Периферии, чьи "западные" полномочия не вызывали сомнений, можно было найти и в географических пределах Европы. Россия, долгое время бывшая форпостом христианства, продолжала рассматривать себя как периферию по отношению к французскому, британскому и немецкому Западу. Дискуссии между "западниками" и "славянофилами" здесь более чем отдаленно напоминали дебаты в Османской империи, Японии или Китае. Спектр возможных позиций варьировался от искреннего восторга перед западной цивилизацией, связанного с критическим, даже иконоборческим отношением к собственной традиции, до презрительного отрицания западного материализма, поверхностности и высокомерия. Убеждения большинства "периферийных" интеллектуалов и государственных деятелей находились в амбивалентной середине . Во многих странах мира шли споры о том, можно ли присвоить технологические, военные и экономические достижения Запада, не капитулируя перед ним в культурном плане. В Китае это было выражено в лаконичной формуле "ти-юн": западное знание для применения (yong), китайское знание как культурная субстанция (ti). Этот сложный парадокс был знаком в самых разных контекстах.
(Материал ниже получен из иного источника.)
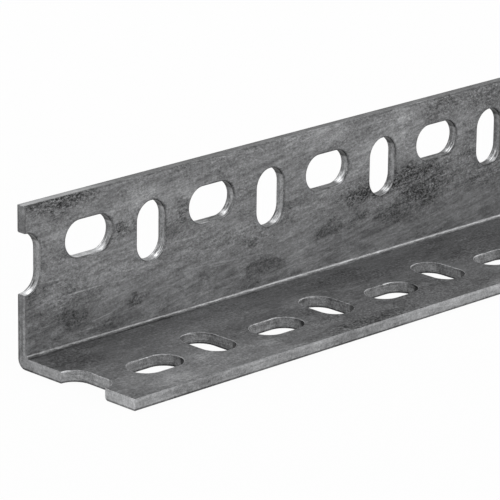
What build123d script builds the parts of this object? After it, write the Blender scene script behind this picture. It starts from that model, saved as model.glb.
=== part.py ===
from build123d import *
from math import ceil
import os

# Slotted steel angle
#
# One length of galvanised strip, punched with a row of slots in each half and folded along its
# middle to an equal L. The slots take turns: a long slot lies along the stock, and the next one
# stands across the leg. Both kinds share one line on the side of the leg's free edge.
#
# Millimetres, +Z up. The stock runs along X, centred on the origin. The base leg lies on the floor
# and the upright leg stands at the back, so the section is an L that opens towards -Y and +Z.

# Stock
length = 609.6  # 24 in, and 32 steps of the slot pattern
upright_height = 38.1
base_width = 38.1
thickness = 2.75  # 12 gauge galvanised sheet

# Fold and sheared edges
outer_bend_radius = 2.3
inner_bend_radius = 0.9
drawn_rim_radius = 0.8  # the upright's inner rim, which the slitter drew in
edge_break = 0.1

# Slots, for 5/16 in or 8 mm bolts
slot_width = 8.73  # 11/32 in
slot_length = 14.29  # 9/16 in
slot_step = 19.05  # from a long slot to the cross slot beside it
upright_slot_margin = 6.35  # from the upright's free edge to the slots' shared line
base_slot_margin = 9.525  # from the base's free edge to the slots' shared line

# The section's corners, in Y and Z
back = base_width / 2
front = -base_width / 2
heel = (back, 0)
upright_outer_rim = (back, upright_height)
upright_inner_rim = (back - thickness, upright_height)
inner_corner = (back - thickness, thickness)
base_top_rim = (front, thickness)
base_bottom_rim = (front, 0)

# How far each corner is rounded
rounded_corners = (
    (heel, outer_bend_radius),
    (inner_corner, inner_bend_radius),
    (upright_inner_rim, drawn_rim_radius),
    (upright_outer_rim, edge_break),
    (base_top_rim, edge_break),
    (base_bottom_rim, edge_break),
)

# Cross slots are centred on the stock's middle, so the pattern is the same from both ends. The rows
# run past the ends, where the stock is cut through whatever slot lies there.
like_slot_step = 2 * slot_step
cross_slots = 2 * ceil(length / 2 / like_slot_step) + 1
long_slots = cross_slots + 1


def slot_row(free_edge, inwards, margin):
    """Draw one leg's slots: free_edge is the edge's place and inwards the way to the fold."""
    long_line = free_edge + inwards * (margin + slot_width / 2)
    cross_line = free_edge + inwards * (margin + slot_length / 2)
    with Locations((0, long_line)):
        with GridLocations(like_slot_step, 0, long_slots, 1):
            SlotOverall(slot_length, slot_width)
    with Locations((0, cross_line)):
        with GridLocations(like_slot_step, 0, cross_slots, 1):
            SlotOverall(slot_length, slot_width, rotation=90)


with BuildPart() as slotted_angle:
    with BuildSketch(Plane.YZ.offset(-length / 2)) as section:
        with BuildLine():
            Polyline(
                base_bottom_rim,
                heel,
                upright_outer_rim,
                upright_inner_rim,
                inner_corner,
                base_top_rim,
                close=True,
            )
        make_face()
        for corner, radius in rounded_corners:
            fillet(section.vertices().sort_by_distance(corner)[0], radius)
    extrude(amount=length)

    # Slots of the upright leg, drawn on its outer back face
    with BuildSketch(Plane.XZ.offset(-back)):
        slot_row(upright_height, -1, upright_slot_margin)
    extrude(amount=2 * thickness, both=True, mode=Mode.SUBTRACT)

    # Slots of the base leg, drawn on its underside
    with BuildSketch(Plane.XY):
        slot_row(front, 1, base_slot_margin)
    extrude(amount=2 * thickness, both=True, mode=Mode.SUBTRACT)

slotted_angle.part.label = "slotted_angle"

os.makedirs("parts", exist_ok=True)
export_step(slotted_angle.part, "parts/slotted_angle.step")
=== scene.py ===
from math import pi, radians

import bmesh
import bpy
from mathutils import Matrix, Vector


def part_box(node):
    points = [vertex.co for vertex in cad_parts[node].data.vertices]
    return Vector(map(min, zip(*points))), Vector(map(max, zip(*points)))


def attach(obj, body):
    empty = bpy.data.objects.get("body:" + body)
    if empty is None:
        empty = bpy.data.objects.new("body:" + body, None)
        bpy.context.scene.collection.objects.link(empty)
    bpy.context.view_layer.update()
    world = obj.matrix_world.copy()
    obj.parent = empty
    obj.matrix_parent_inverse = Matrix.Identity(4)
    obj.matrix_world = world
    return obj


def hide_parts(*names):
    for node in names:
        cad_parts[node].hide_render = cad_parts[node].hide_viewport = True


# Slotted steel angle, galvanised, seen from above its open corner and along its length
#
# Everything is in metres. The stock runs along X, the base leg lies on the floor and the upright
# leg stands at the back. Sizes that the solid already has are read from its box, and the rest are
# named here.

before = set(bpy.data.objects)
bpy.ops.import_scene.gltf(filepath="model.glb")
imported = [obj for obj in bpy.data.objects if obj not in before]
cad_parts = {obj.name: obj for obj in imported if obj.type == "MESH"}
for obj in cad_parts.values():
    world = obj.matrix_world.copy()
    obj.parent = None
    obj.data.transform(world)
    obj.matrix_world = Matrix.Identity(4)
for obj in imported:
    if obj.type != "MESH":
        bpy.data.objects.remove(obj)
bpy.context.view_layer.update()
STOCK = "slotted_angle"
low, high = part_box(STOCK)

MM = 0.001

# Sizes shared with the solid
thickness = 2.75 * MM
slot_step = 19.05 * MM
slot_length = 14.29 * MM
base_slot_margin = 9.525 * MM
edge_break = 0.1 * MM
inner_bend_radius = 0.9 * MM
drawn_rim_radius = 0.8 * MM
near_end = low.x
far_end = high.x
front = low.y
back = high.y
top = high.z
upright_inner = back - thickness
base_top = thickness

# Rims: the punch drew the slots' inner rims in and broke out at the upright's outer ones, and the
# other rims are dulled. The near base notch's lower rim is worn round beside the end.
upright_rim_round = 0.5 * MM
base_rim_round = 0.2 * MM
slot_rim_steps = 4
break_out = 0.25 * MM
worn_round = 0.9 * MM
worn_reach = 3 * MM
notch_middle = front + base_slot_margin + slot_length / 2
rim_round = 0.08 * MM
rim_steps = 3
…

Понимание того, что западная модель цивилизации при всех ее неприкрытых внутренних различиях требует поиска политического ответа, привело к появлению различных стратегий оборонительной модернизации - от реформ Танзимата в Османской империи до технократического правления в Мексике Порфирио Диаса. В целом они были продиктованы ощущением того, что можно извлечь что-то полезное из опыта Запада, но обычно они также предполагали укрепление страны, чтобы предотвратить военное завоевание или колонизацию. Иногда это удавалось, но во многих других случаях - нет.